First Baptist Broken Arrow is a massive church that is built for great sounding concerts and for the first time we felt like we sounded great.  II hope you don’t mistake that for egotism.  It’s not.  It’s just that I’ve never played electric guitars, two of them, live with my band before while using in-ear monitors.  Doesn’t sound hard, but for me it is.  In Franklin, TN and in Dallas, TX I made mistakes, lots of them, because I couldn’t hear well enough to know if I was playing the right thing or because I just hadn’t switched pedals and instruments enough to get it down.

But in Tulsa I made no mistakes and neither did the band.  The crowd was fiercely into the show, listening and dancing, laughing and pondering at all the right times.  And the church just sounds great.  I wish more churches paid attention to acoustics when building in hopes of hosting shows.  It really paid off for FBC Broken Arrow.

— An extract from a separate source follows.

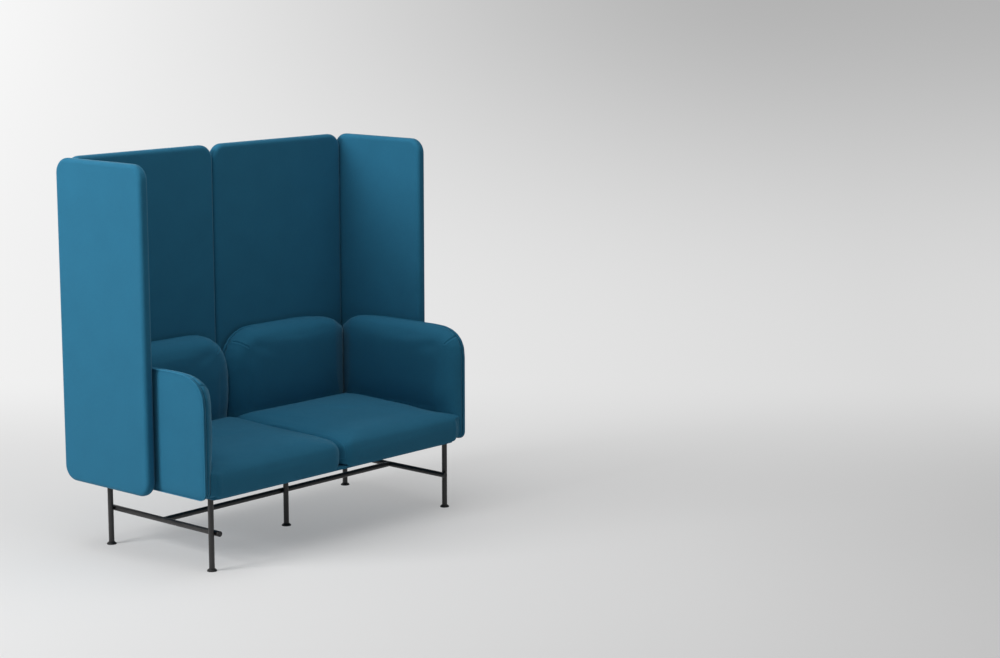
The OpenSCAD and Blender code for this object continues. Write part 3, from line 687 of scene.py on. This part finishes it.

I got the feeling this church doesn’t do anything half way.  Want dinner?  How about a full spread of Tex Mex and a jillion drink choices?  Want a runner?  How about a staff member in a van doing nothing all day but waiting for you to need a ride?  Want to be baptized?  How about a water tower dedicated to nothing but?

Actually I have no idea what the tower is for but I hope people use it to find this church staffed with service minded people, great cooks and of course people who know a thing or two about sound.

Thanks for having us.  And thanks to KXOJ, the only station in the country that has played every single of mine ever released, for telling your listeners about the show and just being real people (that are actually funny) I look forward to hanging out with every time I visit. Oklahoma, you’re more than OK.